What is it about the image that pleases me so? For one thing its colors are happy to be with one another. They get along splendidly. And the quiet reflection from across the street, in the door glass, adds to the sense of comraderie. I hadn’t even noticed the reflection when I walked up to the door to snap a picture of the Est. 2003 sign inches above it, for it was signs of one sort or another that I was seeking out and photographing that day in Glenside.

All in all, the photo strikes me as a representation of peace, warmth and tolerance. And if there’s anything in our little ol’ world that I’m totally down with, it’s those three commodities. I suppose that I’m reading a whole lot more into this picture than I might, but so be it. I’ll take my comforting moments when and where I can.

Moving right along: three years ago I wrote about my fruitless search for a pawpaw (click here if you’d like to read it). Thrice in that article I posed a question that maybe is on the tip of your tongue right now. Namely, “so, what the f*ck is a pawpaw?”

Well, it’s the fruit of pawpaw trees, which grow in various parts of the USA. There was a time when pawpaws were eaten fairly commonly. But those days are in the distant past. Though the pawpaw does retain pockets of popularity, there ain’t exactly shitloads of trees producing them in the States.

One thing about the pawpaw is that it is tropical in appearance, papaya-ish, not at all what you’d expect from an indigenous North American tree. I can confirm this because, astonishingly, my long, long search for a pawpaw ended successfully earlier this month. I have my friend Dave to thank for that, as he clued me in to the fact that a food co-op in my area had pawpaws in stock.
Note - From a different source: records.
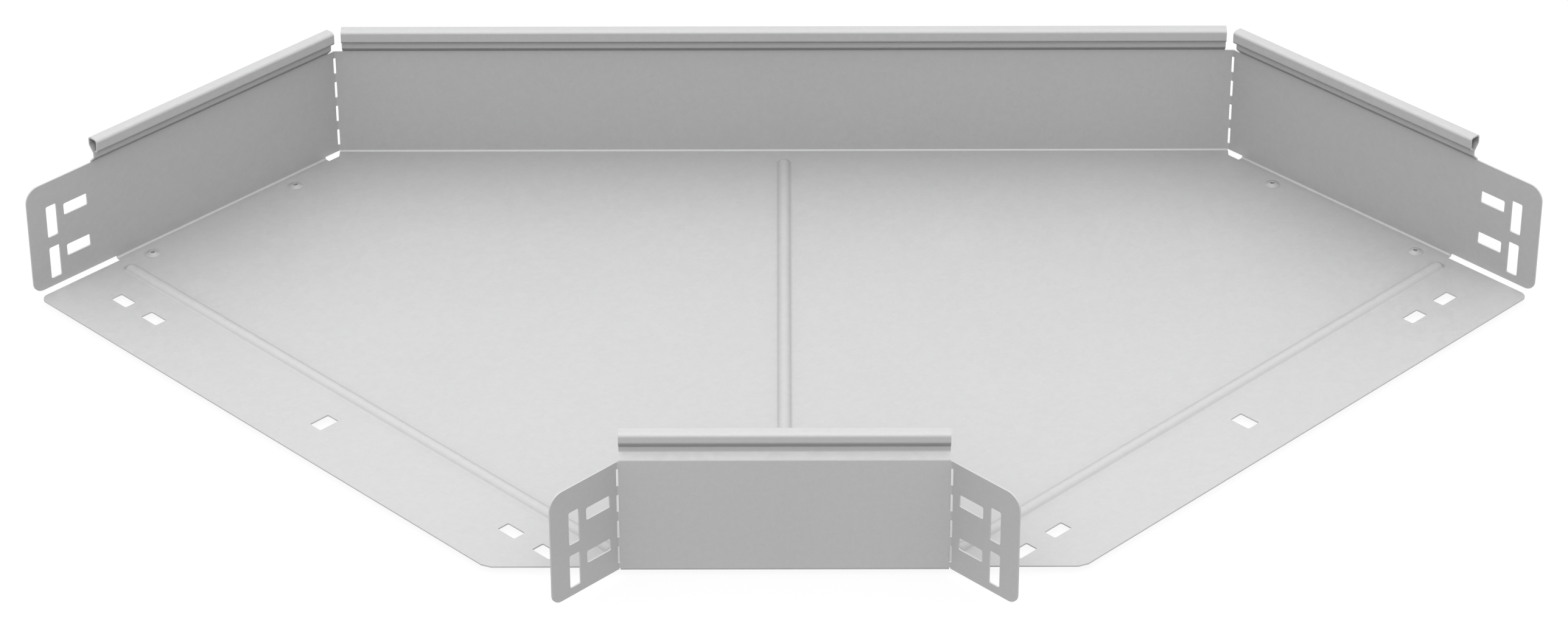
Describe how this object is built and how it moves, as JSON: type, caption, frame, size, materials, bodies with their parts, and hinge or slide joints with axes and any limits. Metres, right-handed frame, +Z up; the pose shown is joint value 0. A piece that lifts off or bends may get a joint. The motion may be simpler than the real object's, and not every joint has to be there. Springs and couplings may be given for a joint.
{
  "type": "cable tray bend",
  "caption": "Flat 90 degree bend for sheet cable tray, with rolled top hems, a short inner bracket, pressed floor beads and slotted ends.",
  "frame": {"origin": "middle of the base of the bounding box, at the foot of the rivet tails", "axes": "+Z up, square to the floor; one leg opens along -X and the other along -Y; the outer corner of the bend points to +X and +Y"},
  "size_m": [0.5664, 0.5664, 0.0839],
  "materials": {
    "galvanised_sheet": "satin light grey zinc coating with a very faint mottle",
    "rivet_steel": "smooth zinc-plated steel",
    "mandrel_steel": "dark broken steel end"
  },
  "bodies": {
    "root": {"tray_sheet": "galvanised_sheet", "rivet_body_west_inner": "rivet_steel", "rivet_body_west_outer": "rivet_steel", "rivet_body_south_inner": "rivet_steel", "rivet_body_south_outer": "rivet_steel", "rivet_mandrel_west_inner": "mandrel_steel", "rivet_mandrel_west_outer": "mandrel_steel", "rivet_mandrel_south_inner": "mandrel_steel", "rivet_mandrel_south_outer": "mandrel_steel"}
  },
  "joints": []
}
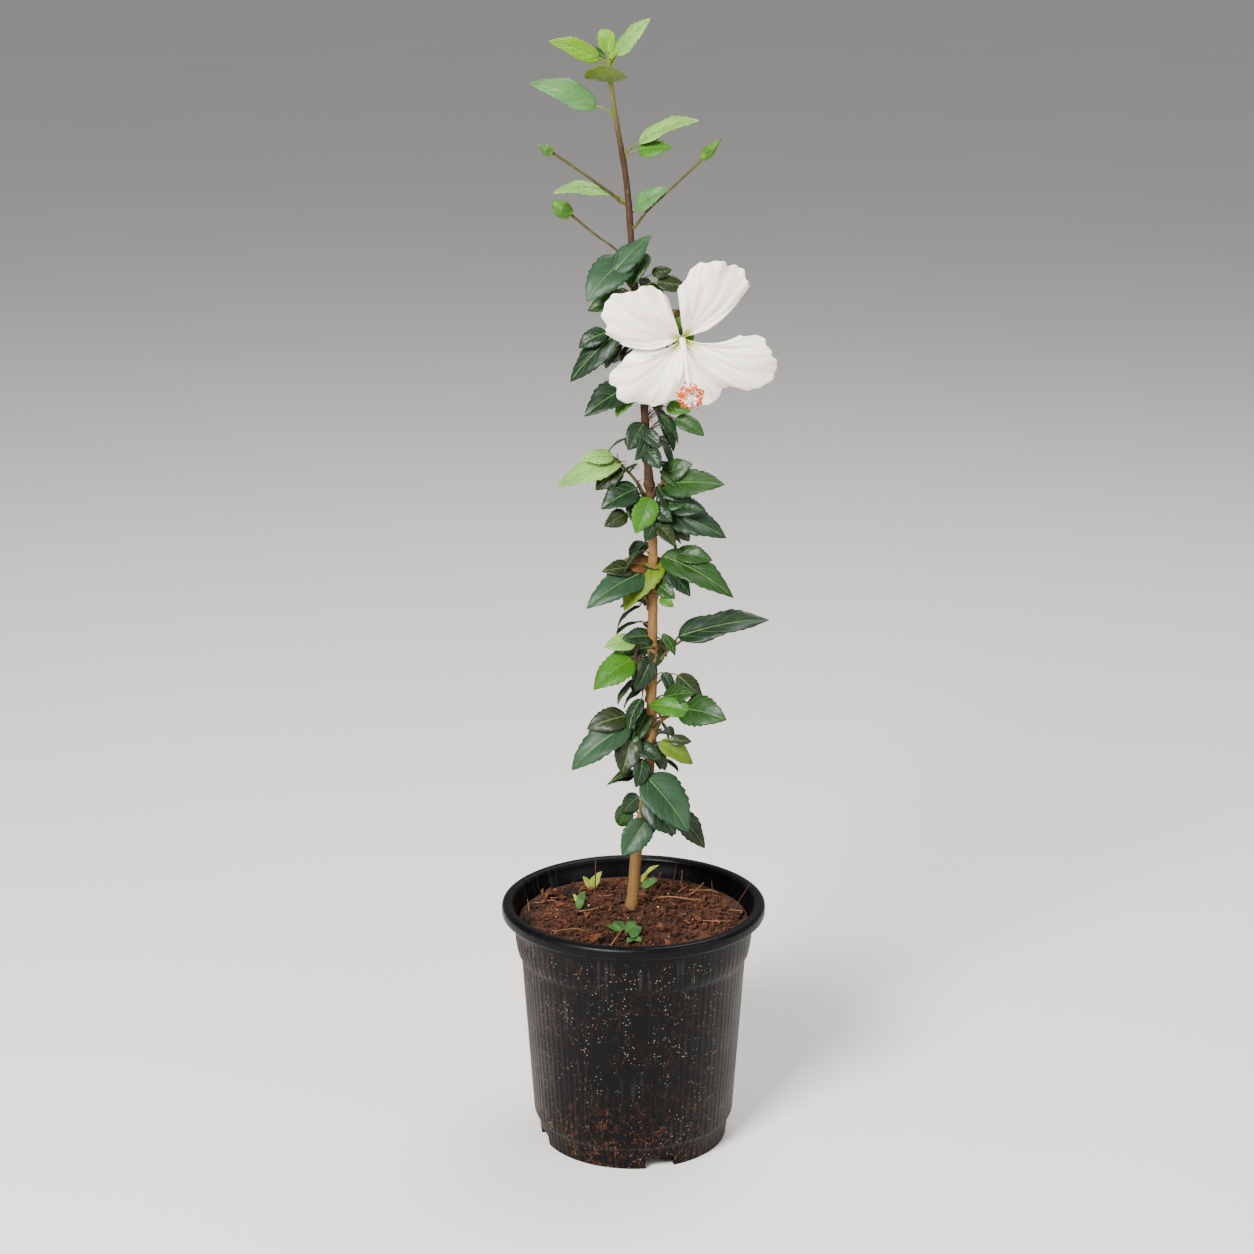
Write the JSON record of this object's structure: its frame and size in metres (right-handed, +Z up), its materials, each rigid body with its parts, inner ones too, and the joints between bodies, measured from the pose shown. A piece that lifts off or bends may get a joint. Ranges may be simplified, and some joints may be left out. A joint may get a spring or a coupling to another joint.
{
  "type": "potted hibiscus shrub",
  "caption": "Young upright hibiscus shrub on a slender stem, with toothed green leaves, a large open white bloom and flower buds, growing in a tapered nursery pot.",
  "frame": {"origin": "on the pot's axis, at the ground under the foot ring", "axes": "+Z up along the plant, -Y towards the side that the bloom faces, +X to the right as the bloom is looked at"},
  "size_m": [0.2074, 0.203, 0.8577],
  "materials": {
    "pot_plastic": "satin",
    "potting_soil": "matte",
    "bark": "matte",
    "green_shoot": "satin",
    "leaf": "satin",
    "young_leaf": "satin",
    "bud_green": "satin",
    "petal": "matte"
  },
  "bodies": {
    "root": {"bloom_back": "leaf", "bloom_left": "leaf", "bloom_left_upper": "leaf", "bloom_right": "leaf", "bloom_stalk": "green_shoot", "calyx": "bud_green", "centre_back": "leaf", "centre_front": "leaf", "centre_left": "leaf", "centre_left_shoot": "green_shoot", "centre_right": "leaf", "centre_right_shoot": "green_shoot", "corolla": "petal", "crown_back": "leaf", "crown_left": "leaf", "crown_low_left": "leaf", "crown_right": "leaf", "foot_back": "leaf", "foot_front": "leaf", "foot_right": "leaf", "high_back": "leaf", "high_front": "leaf", "high_left": "leaf", "high_left_stalk": "green_shoot", "high_right": "leaf", "high_right_shoot": "green_shoot", "left_bud": "bud_green", "left_bud_stalk": "green_shoot", "low_back": "leaf", "low_front": "leaf", "low_front_right": "leaf", "low_left": "leaf", "low_right": "leaf", "low_right_shoot": "green_shoot", "lower_left_bud": "bud_green", "lower_left_bud_stalk": "green_shoot", "main_stem": "bark", "mid_back": "leaf", "mid_left": "leaf", "mid_left_shoot": "green_shoot", "mid_right": "leaf", "mid_right_leaf": "leaf", "mid_right_stalk": "green_shoot", "pot": "pot_plastic", "right_bud": "bud_green", "right_bud_stalk": "green_shoot", "soil": "potting_soil", "stamen_column": "petal", "tip_back": "young_leaf", "tip_front": "young_leaf", "tip_left": "young_leaf", "tip_right": "young_leaf", "top_left": "young_leaf", "top_right": "young_leaf", "under_bloom_left": "leaf", "under_bloom_right": "leaf", "upper_back": "leaf", "upper_front": "leaf", "upper_left": "leaf", "upper_right": "leaf"}
  },
  "joints": []
}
To the co-op I soon made my way, arriving back home an hour later with a large pawpaw so soft that a moderate squeeze would have punctured it. I purchased this specimen when a produce department worker at the co-op assured me that it was at the peak of ripeness, rather than overripe.

Photo by Sandra Cherrey Scheinin

I damn well wasn’t disappointed when, shortly thereafter, the pawpaw’s innards entered my mouth. The fruit possessed a variety of flavors, all subtle in intensity, reminding me of banana, honeydew and cantaloupe. But what I was taken with more than anything was its texture. The pawpaw’s flesh was firm yet creamy, pretty close in consistency, and in appearance for that matter, to the vanilla pudding that my mother made for my family frequently when I was growing up. I always loved her vanilla pudding. Because of that connection, the pawpaw worked its way into my heart. Eating the pawpaw was a comforting experience for me. Very comforting.

Moving right along again: I heard a wonderful song by The Wallflowers recently. The tune, Maybe Your Heart’s Not In It No More, comes from their album Exit Wounds, which was released a few months ago. Jakob Dylan (Bob’s son), is The Wallflowers’ lead singer and leader, and composed every song on the album.

The lyrics of Maybe Your Heart’s Not In It No More ruminate about the loss of mojo and direction, a circumstance that many people grapple with at one time or another. But it’s not so much the words that get to me. Rather, it’s the recording’s feel. I mean, this song hit my sweetest of spots the moment I heard it. I fell for the guitar lines intermingling like the best of friends; the steady, strong drumming; the hypnotic melody; Jakob’s straightforward vocals that mean what they say.

Maybe Your Heart’s Not In It No More comforts me, takes me in its arms and sweeps me away. What more could I ask for?